The majority of theoretical work in Active Learning has taken place in classification problems, with many fundamental and successful algorithms developed, such as uncertainty sampling and query by committee. To evaluate active learning, the most common approach is to plot accuracy by the number of queries, where we expect accuracy to improve as more samples are queried. Not limited to classification, recent studies also adapted some similar algorithms for regression, and the standard performance measure is Mean Squared Error (MSE).
Issue: many active learning papers presented highly similar accuracy/MSE curves, yet several contradictory findings are reported. The information reflected from accuracy/MSE plots is both limited and potentially biased to users.
For example, the CIFAR10 experiment (first graph) from a recent CVPR paper shows almost identical performances for all querying methods (except "Random"). It is a fair hypothesis that even though the curves are overlapped, these Active Learning methods do not improve the classification model identically. One supportive evidence is that they perform diversely in the other experiments. But the question is: how could we test it and actually see whether different algorithms work differently or not?
Our Method & Experiment
In the paper we published at NeurIPS 2021 Human-Centered AI Workshop, we proposed a novel interactive Visualization tool for people to better understand why and how Active Learning works on certain classification and regression tasks.
In this section, we will briefly share how the insights are built with a vivid example (don’t worry, there won’t be any too technical or intricate definitions!).
PCA for Test Dataset
In a machine learning experiment, accuracy or MSE is generated based on the initially divided test set. For example, "accuracy = (# of accurately predicted samples / # of all samples in the test set)." Hence, the first task is to lay out all test samples and create a 2-D feature embedding for visualization. Dimension reduction techniques like PCA can help.
Experimental Settings
Dataset: In our paper, we conducted an Active Learning Regression problem with real-world data: CASP. It originally contains 45,730 instances and we randomly selected 9,730 (21%) in the test set.
Machine Learning Model: the regressor is a Purely Random Tree model, specifically, Mondrian Trees from a paper in NeurIPS 2019.
Active Learning Process: we started with an empty training set, batch queried 500 at each iteration, and stopped after 15 batches (7,500 in total). Three basic querying strategies were considered: tree-based active algorithm (al), uncertainty sampling (uc), and random sampling (rn).
The PCA plot demonstrates obvious clustering patterns among all test samples. More importantly, users can select a proportion (group) of interesting test data points with the PCA plot.
The MSE-Query plot on the left shows an ideal decreasing trend. The active Sampling strategy is the best, but uncertainty sampling seems to be competitive with more than 3,500 samples being labeled.

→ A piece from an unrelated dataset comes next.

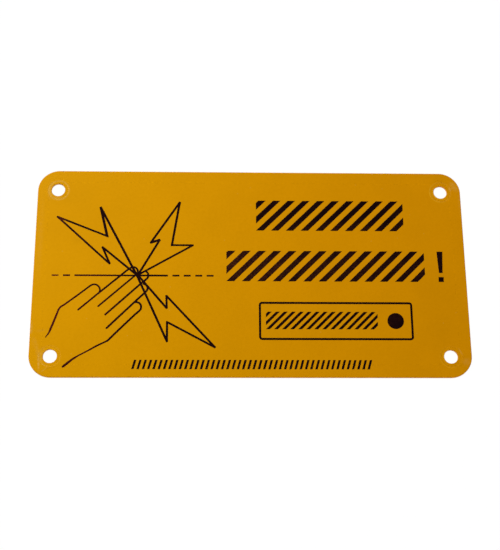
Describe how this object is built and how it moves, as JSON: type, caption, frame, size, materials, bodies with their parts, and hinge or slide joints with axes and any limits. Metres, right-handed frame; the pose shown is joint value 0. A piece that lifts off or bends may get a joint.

Interactive Visualization Panel
In our case, we would like to answer the question: is the Active Sampling strategy similarly effective as uncertainty sampling? This question can be directly explained by how prediction values changed in each querying iteration, motivating us to build an interactive visualization tool.
We arrange prediction values to a 2-D mesh-grid plot: x-axis represents the querying process (unit could be single or batch queries); y-axis represents the indices of selected test samples; each pixel shows prediction differences according to three criteria, which are:
1. current model vs. original model: If the model is progressively improving and learning from the queried instances, we expect the prediction values to be gradually more and more different. This can be reflected by more colorful mesh-grid graphs.
2. current model vs. previous model: For some strategies, we expect later queried samples to bring less effect on changing the model. This can be reflected by lighter colors on the plot.
3. current model vs. ground truth: As querying more samples, we expect the model to make better predictions that are closer to ground truth. This can also be reflected by a lighter plot.
(These criteria have rigorous definitions. Please view our paper if you are interested in learning more!)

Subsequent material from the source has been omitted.